- _EXERCISE INSTRUCTIONS_
Beginning with the first line below, please repeat the material exactly, ending with the line that includes "paint_margin = 1; // [0.6:0.1:1.4]".

Start

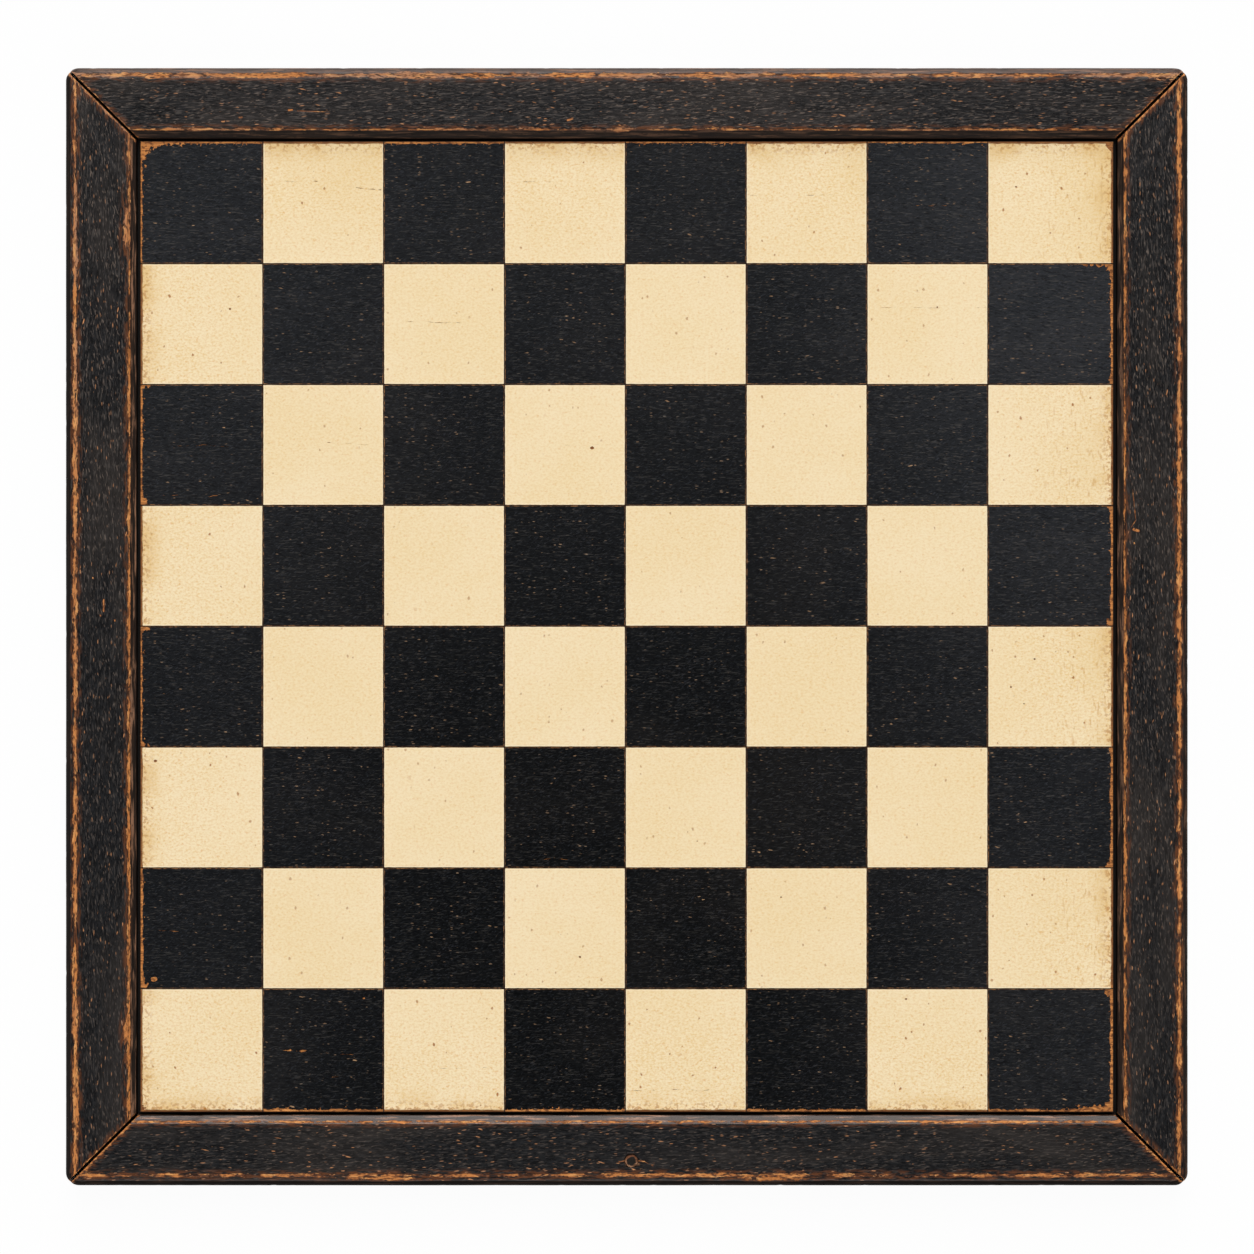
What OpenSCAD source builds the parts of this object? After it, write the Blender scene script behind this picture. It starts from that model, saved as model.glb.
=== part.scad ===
// Framed wooden game board: a mitred frame of four grooved rails round a floating painted panel.
// The board lies flat. X runs left to right, Y from the player's near side to the far side,
// Z up, and the origin is at the middle of the underside.

/* [Squares] */
// Side of one square, from scribed line to scribed line
square = 50; // [45:1:60]
// Squares along each side of the board
squares = 8; // [8:1:10]
// Sideways shift of the hand-laid squares from the panel's middle
field_shift_x = -0.6; // [-0.8:0.1:0.8]
// Shift of the squares towards the far side
field_shift_y = 0.2; // [-0.4:0.1:0.4]
// Thickness of the coats of paint
paint_t = 0.2; // [0.1:0.05:0.4]
// Bare wood left between the paint and the panel's edge
paint_margin = 1; // [0.6:0.1:1.4]

/* [Panel] */
// Wood beyond the eight squares at the left and right edges
side_margin = 1.5; // [1.2:0.1:6]
// Wood beyond the eight squares at the near and far edges
end_margin = 1; // [0.8:0.1:6]
// Thickness of the panel's boards
panel_t = 12; // [11:0.5:14]
// Width of a scribed line
scribe_w = 0.5; // [0.3:0.1:1]
// Depth of a scribed line
scribe_d = 0.4; // [0.2:0.1:0.8]
// Chamfer on the panel's upper edge
panel_ease = 0.5; // [0.2:0.1:0.6]
// Thickness of the tongue round the panel
tongue_t = 6; // [5:0.5:6.5]
// Wood above the tongue, from the panel's face
tongue_drop = 3.7; // [3:0.1:4.2]
// How far the tongue reaches into the rails
tongue_reach = 7.5; // [5:0.5:9]
// Distance of the far glue line from the panel's middle
far_seam = 66; // [55:1:90]
// Distance of the near glue line from the panel's middle
near_seam = 71; // [55:1:90]

/* [Rails] */
// Width of a rail
rail_w = 29.2; // [26:0.2:36]
// Height of a rail
rail_h = 19; // [18.5:0.5:24]
// Height of the rails' top above the panel's bare face
rail_rise = 3; // [2.6:0.1:3.4]
// Radius of the frame's outer corners in plan
corner_r = 5.5; // [4:0.5:9]
// Radius of the rounded outer top edge
outer_round = 3.3; // [2:0.1:3.8]
// Radius of the eased outer bottom edge
foot_round = 1; // [0.5:0.1:2]
// Width of the bevel on the inner top edge
bevel_w = 3.2; // [2:0.1:5]
// Depth of the bevel on the inner top edge
bevel_d = 2.4; // [1.5:0.1:2.8]
// Gap between the panel and the left and right rails
side_gap = 1.4; // [0.8:0.1:2]
// Gap between the panel and the top and bottom rails
end_gap = 1; // [0.6:0.1:2]
// Room for the panel to swell, at the bottom of the rails' groove
groove_room = 1.5; // [0.5:0.1:2]
// Play above the tongue in the groove
tongue_play = 0.2; // [0.1:0.05:0.4]

/* [Mitres] */
// Width of the open joint at each corner
mitre_gap = 0.6; // [0.2:0.1:0.8]
// Length of a spline along its mitre
spline_l = 14; // [10:1:15]
// Width of a spline across its mitre
spline_w = 12; // [8:1:13]
// Thickness of a spline
spline_t = 4; // [3:0.5:5]
// Distance of a spline's middle from the frame's outer corner, along the mitre
spline_in = 19.5; // [18.5:0.5:20]
// Play round the edges of a spline in its slot
spline_play = 0.3; // [0.1:0.1:0.5]

/* [Nails] */
// Diameter of a nail's shank
nail_d = 1.6; // [1.2:0.1:2]
// Length of a nail
nail_l = 35; // [25:1:40]
// Length of a nail's point
nail_point = 2.5; // [1.5:0.5:4]
// Diameter of a nail's head
nail_head_d = 3; // [2.4:0.1:3.4]
// Thickness of a nail's head
nail_head_t = 1; // [0.6:0.1:1.4]
// How far a nail's head is set below the wood
nail_set = 0.6; // [0:0.1:1]
// Distance of a nail from the frame's outer corner
nail_in = 9; // [8:0.5:11]
// Distance of the nails above and below the splines' middle
nail_off = 4.8; // [4.4:0.1:5]

/* [Plug] */
// Diameter of the round plug in the bottom rail
plug_d = 5.6; // [4:0.2:8]
// Length of the plug
plug_l = 12; // [8:0.5:15]
// Chamfer round the plug's top
plug_ease = 0.5; // [0.2:0.1:1]
// Sideways place of the plug from the middle of the rail
plug_x = 1.9; // [-20:0.1:20]
// Distance of the plug from the frame's outer edge
plug_in = 10.5; // [9:0.5:14]

/* [Hidden] */
$fn = 48;

// Cutters run this far past the wood that they cut
over = 1;

// Plan sizes, from the squares outwards
panel_w = squares * square + 2 * side_margin;
panel_h = squares * square + 2 * end_margin;
frame_w = panel_w + 2 * (side_gap + rail_w);
frame_h = panel_h + 2 * (end_gap + rail_w);

// Heights
face_z = rail_h - rail_rise;
panel_z = face_z - panel_t;
tongue_top = face_z - tongue_drop;
tongue_z = tongue_top - tongue_t;
groove_d = tongue_reach + groove_room;
spline_z = tongue_z + tongue_t / 2;

// The tongue's outer size
tongue_w = panel_w + 2 * (side_gap + tongue_reach);
tongue_h = panel_h + 2 * (end_gap + tongue_reach);

// Signs of the four corners, in X and Y
CORNERS = [[-1, 1], [1, 1], [-1, -1], [1, -1]];

rail_colour = [0.17, 0.16, 0.155];
wood_colour = [0.66, 0.45, 0.27];
spline_colour = [0.78, 0.62, 0.42];
nail_colour = [0.45, 0.43, 0.41];
dark_colour = [0.13, 0.135, 0.14];
light_colour = [0.94, 0.85, 0.68];

// Place of the scribed line number i, counted from the panel's left or near edge
function line_x(i) = field_shift_x + (i - squares / 2) * square;
function line_y(i) = field_shift_y + (i - squares / 2) * square;

// Edges of the paint on the squares of column or row i: beside a scribed line, or at the rim
function paint_x0(i) = i == 0 ? -panel_w / 2 + paint_margin : line_x(i) + scribe_w / 2;
function paint_x1(i) = i == squares - 1 ? panel_w / 2 - paint_margin : line_x(i + 1) - scribe_w / 2;
function paint_y0(i) = i == 0 ? -panel_h / 2 + paint_margin : line_y(i) + scribe_w / 2;
function paint_y1(i) = i == squares - 1 ? panel_h / 2 - paint_margin : line_y(i + 1) - scribe_w / 2;

// What lies outside a quarter round of radius r, with the round's centre at the origin
module quarter_waste(r) {
    difference() {
        square(r + over);
        circle(r);
    }
}

// Section of a rail without its groove: inner edge at 0, outer edge at rail_w
module rail_block_section() {
    difference() {
        polygon([[0, 0], [rail_w, 0], [rail_w, rail_h], [bevel_w, rail_h], [0, rail_h - bevel_d]]);
        translate([rail_w - outer_round, rail_h - outer_round]) quarter_waste(outer_round);
        translate([rail_w - foot_round, foot_round]) mirror([0, 1]) quarter_waste(foot_round);
    }
}

// Section of a rail with the groove for the panel's tongue
module rail_section() {
    difference() {
        rail_block_section();
        translate([-over, tongue_z]) square([groove_d + over, tongue_t + tongue_play]);
    }
}

// The outer corner of the frame: the rail's outer edge carried round the corner's radius
module corner_round() {
    rotate_extrude()
        intersection() {
            translate([corner_r - rail_w, 0]) rail_block_section();
            square([corner_r, rail_h]);
        }
}

// Plan of a mitred rail whose outer edge is the given length, outer edge towards +Y
module mitre_plan(length) {
    // A mitre face stands back from the corner's diagonal by half the joint
    back = mitre_gap / sqrt(2);
    polygon([
        [-length / 2 + back - over, rail_w + over],
        [length / 2 - back + over, rail_w + over],
        [length / 2 - back - rail_w - over, -over],
        [-length / 2 + back + rail_w + over, -over]
    ]);
}

// A mitred and grooved rail of the given outer length, inner edge on Y = 0, outer edge towards +Y
module mitred_rail(length) {
    straight = length - 2 * corner_r;
    intersection() {
        union() {
            translate([-straight / 2, 0, 0])
                rotate([90, 0, 90]) linear_extrude(straight) rail_section();
            for (side = [-1, 1])
                translate([side * straight / 2, rail_w - corner_r, 0]) corner_round();
        }
        translate([0, 0, -over]) linear_extrude(rail_h + 2 * over) mitre_plan(length);
    }
}

// A flat piece lying across the mitre of one corner, in the direction of that corner
module across_mitre(corner, length, width, thickness) {
    turn = atan2(corner[1], corner[0]);
    translate([corner[0] * frame_w / 2, corner[1] * frame_h / 2, spline_z])
        rotate([0, 0, turn])
            translate([-spline_in, 0, 0])
                cube([length, width, thickness], center = true);
}

module spline(corner) {
    color(spline_colour) across_mitre(corner, spline_l, spline_w, spline_t);
}

module spline_slots() {
    for (corner = CORNERS)
        across_mitre(corner, spline_l + 2 * spline_play, spline_w + 2 * spline_play, spline_t);
}

// A nail along +X, with the outer face of the wood at X = 0
module nail() {
    shank_end = nail_set + nail_l - nail_point;
    rotate([0, 90, 0]) {
        translate([0, 0, nail_set]) cylinder(d = nail_head_d, h = nail_head_t);
        translate([0, 0, nail_set]) cylinder(d = nail_d, h = nail_l - nail_point);
        translate([0, 0, shank_end]) cylinder(d1 = nail_d, d2 = nail_d / 4, h = nail_point);
    }
}

// The nail's hole: the nail itself and the way that its head went in
module nail_hole() {
    nail();
    rotate([0, 90, 0]) translate([0, 0, -over]) cylinder(d = nail_head_d, h = nail_set + over);
}

// One child at each nail: low ones through the side rails, high ones through the other two
module at_nails() {
    for (corner = CORNERS) {
        translate([corner[0] * frame_w / 2, corner[1] * (frame_h / 2 - nail_in), spline_z - nail_off])
            rotate([0, 0, corner[0] > 0 ? 180 : 0]) children();
        translate([corner[0] * (frame_w / 2 - nail_in), corner[1] * frame_h / 2,
                   spline_z + nail_off])
            rotate([0, 0, corner[1] > 0 ? -90 : 90]) children();
    }
}

module corner_nails() {
    color(nail_colour) at_nails() nail();
}

// Where the plug stands, with the top of the rail at Z = 0
module at_plug() {
    translate([plug_x, -frame_h / 2 + plug_in, rail_h]) children();
}

module hole_plug() {
    color(rail_colour) at_plug() {
        translate([0, 0, -plug_l]) cylinder(d = plug_d, h = plug_l - plug_ease);
        translate([0, 0, -plug_ease])
            cylinder(d1 = plug_d, d2 = plug_d - 2 * plug_ease, h = plug_ease);
    }
}

// Cuts the joints at the corners out of a rail in its place on the board
module jointed() {
    color(rail_colour) difference() {
        children();
        spline_slots();
        at_nails() nail_hole();
    }
}

module rail_top() {
    jointed() translate([0, frame_h / 2 - rail_w, 0]) mitred_rail(frame_w);
}

module rail_bottom() {
    jointed() difference() {
        translate([0, -frame_h / 2 + rail_w, 0]) rotate([0, 0, 180]) mitred_rail(frame_w);
        at_plug() translate([0, 0, -plug_l]) cylinder(d = plug_d, h = plug_l + over);
    }
}

module rail_left() {
    jointed() translate([-frame_w / 2 + rail_w, 0, 0]) rotate([0, 0, 90]) mitred_rail(frame_h);
}

module rail_right() {
    jointed() translate([frame_w / 2 - rail_w, 0, 0]) rotate([0, 0, -90]) mitred_rail(frame_h);
}

// Waste of the chamfer along one upper edge of the panel, the edge being at Y = half
module edge_waste(length, half) {
    translate([-length / 2, half, face_z])
        rotate([90, 0, 90])
            linear_extrude(length)
                polygon([[-panel_ease, 0], [0, -panel_ease], [over, -panel_ease], [over, over],
                         [-panel_ease, over]]);
}

// The whole glued panel: the field with its tongue all round, eased edges and scribed lines
module panel() {
    difference() {
        union() {
            translate([-panel_w / 2, -panel_h / 2, panel_z]) cube([panel_w, panel_h, panel_t]);
            translate([-tongue_w / 2, -tongue_h / 2, tongue_z])
                cube([tongue_w, tongue_h, tongue_t]);
        }
        for (turn = [0, 180]) {
            rotate([0, 0, turn]) edge_waste(tongue_w, panel_h / 2);
            rotate([0, 0, turn + 90]) edge_waste(tongue_h, panel_w / 2);
        }
        for (i = [1 : squares - 1]) {
            translate([line_x(i) - scribe_w / 2, -tongue_h / 2, face_z - scribe_d])
                cube([scribe_w, tongue_h, scribe_d + over]);
            translate([-tongue_w / 2, line_y(i) - scribe_w / 2, face_z - scribe_d])
                cube([tongue_w, scribe_w, scribe_d + over]);
        }
    }
}

// One board of the panel, between the glue lines at y0 and y1
module panel_board(y0, y1) {
    color(wood_colour) intersection() {
        panel();
        translate([-frame_w / 2, y0, 0]) cube([frame_w, y1 - y0, rail_h]);
    }
}

module panel_board_top() {
    panel_board(far_seam, frame_h / 2);
}

module panel_board_middle() {
    panel_board(-near_seam, far_seam);
}

module panel_board_bottom() {
    panel_board(-frame_h / 2, -near_seam);
}

// The coat of paint on every second square. The near right corner square is dark.
module painted_squares(dark) {
    for (i = [0 : squares - 1], j = [0 : squares - 1])
        if (((squares - 1 - i + j) % 2 == 0) == dark)
            translate([paint_x0(i), paint_y0(j), face_z])
                cube([paint_x1(i) - paint_x0(i), paint_y1(j) - paint_y0(j), paint_t]);
}

module dark_squares() {
    color(dark_colour) painted_squares(true);
}

module light_squares() {
    color(light_colour) painted_squares(false);
}

rail_top();
rail_bottom();
rail_left();
rail_right();
spline(CORNERS[0]);  // spline_top_left
spline(CORNERS[1]);  // spline_top_right
spline(CORNERS[2]);  // spline_bottom_left
spline(CORNERS[3]);  // spline_bottom_right
corner_nails();
hole_plug();
panel_board_top();
panel_board_middle();
panel_board_bottom();
dark_squares();
light_squares();
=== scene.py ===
import math

import bmesh
import bpy
import numpy as np
from mathutils import Matrix, Vector, geometry


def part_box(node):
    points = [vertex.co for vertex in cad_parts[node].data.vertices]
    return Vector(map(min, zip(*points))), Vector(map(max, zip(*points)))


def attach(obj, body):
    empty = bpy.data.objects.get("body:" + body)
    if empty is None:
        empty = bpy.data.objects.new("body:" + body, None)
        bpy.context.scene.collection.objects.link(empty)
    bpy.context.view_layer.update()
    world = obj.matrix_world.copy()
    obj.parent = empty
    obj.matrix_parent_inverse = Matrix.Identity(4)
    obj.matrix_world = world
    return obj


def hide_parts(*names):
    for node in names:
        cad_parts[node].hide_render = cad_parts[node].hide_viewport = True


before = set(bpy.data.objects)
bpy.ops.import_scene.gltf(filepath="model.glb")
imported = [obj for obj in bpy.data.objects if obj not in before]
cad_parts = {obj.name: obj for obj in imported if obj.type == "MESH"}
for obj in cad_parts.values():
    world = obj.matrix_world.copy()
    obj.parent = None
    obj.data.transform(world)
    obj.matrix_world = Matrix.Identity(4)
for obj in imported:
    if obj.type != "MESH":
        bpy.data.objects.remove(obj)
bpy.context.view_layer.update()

MM = 0.001


def box_mm(node):
    """The lowest and highest corners of a CAD node, in millimetres"""
    low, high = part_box(node)
    return np.array(low) / MM, np.array(high) / MM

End

- _SOLUTION FOR THIS PROBLEM_
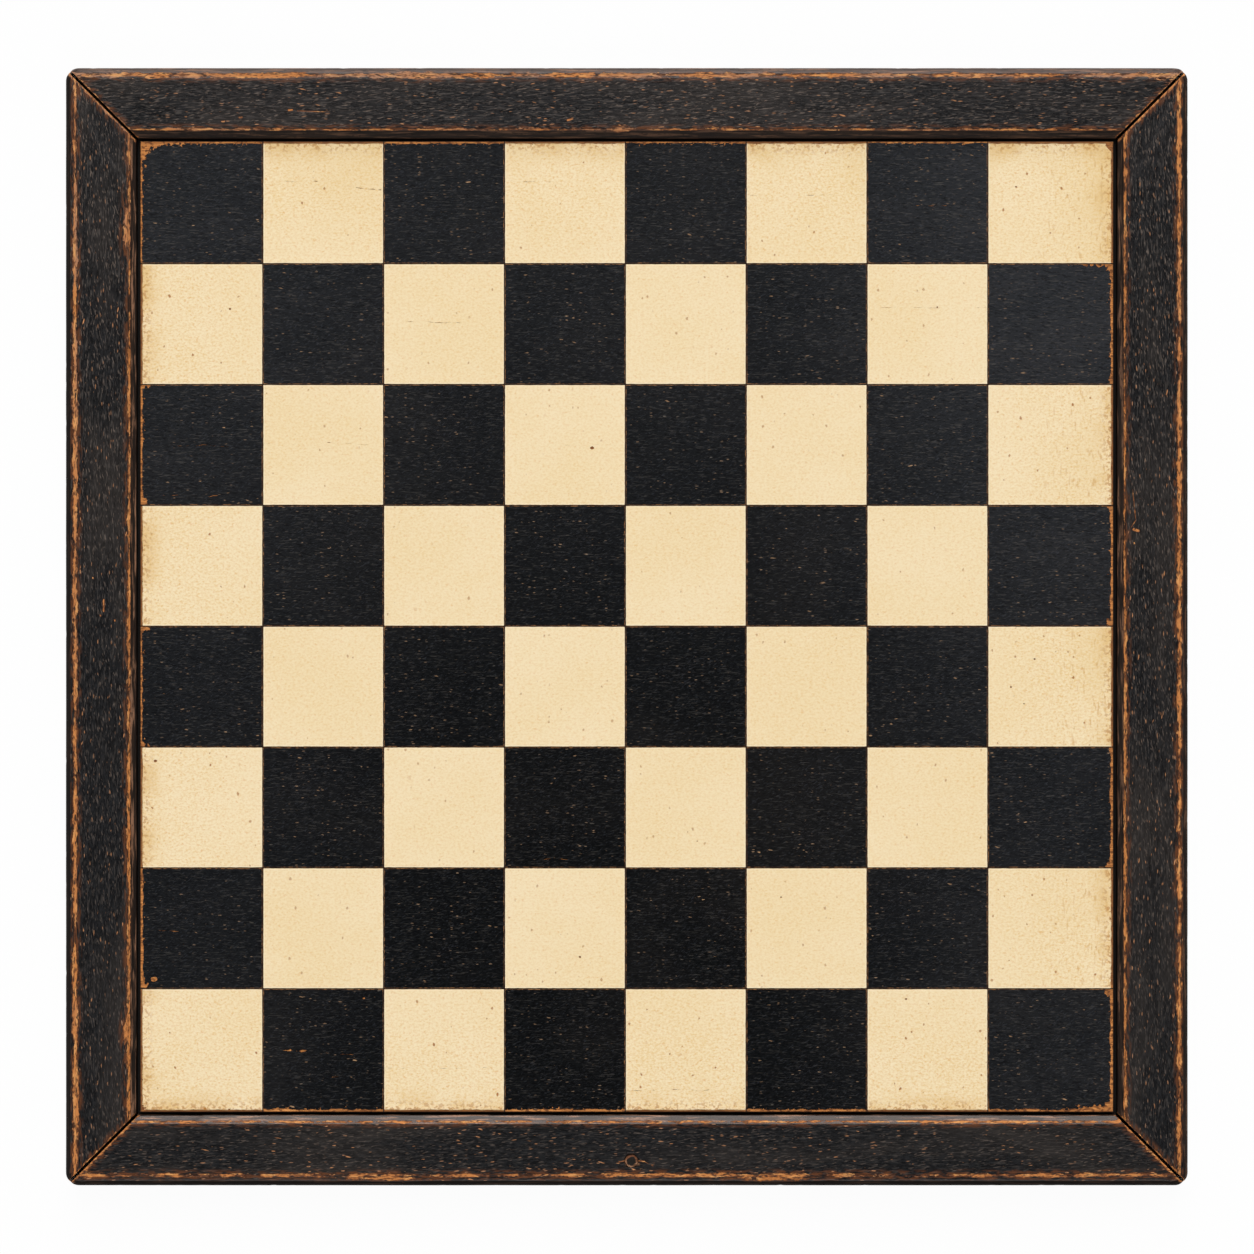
What OpenSCAD source builds the parts of this object? After it, write the Blender scene script behind this picture. It starts from that model, saved as model.glb.
=== part.scad ===
// Framed wooden game board: a mitred frame of four grooved rails round a floating painted panel.
// The board lies flat. X runs left to right, Y from the player's near side to the far side,
// Z up, and the origin is at the middle of the underside.

/* [Squares] */
// Side of one square, from scribed line to scribed line
square = 50; // [45:1:60]
// Squares along each side of the board
squares = 8; // [8:1:10]
// Sideways shift of the hand-laid squares from the panel's middle
field_shift_x = -0.6; // [-0.8:0.1:0.8]
// Shift of the squares towards the far side
field_shift_y = 0.2; // [-0.4:0.1:0.4]
// Thickness of the coats of paint
paint_t = 0.2; // [0.1:0.05:0.4]
// Bare wood left between the paint and the panel's edge
paint_margin = 1; // [0.6:0.1:1.4]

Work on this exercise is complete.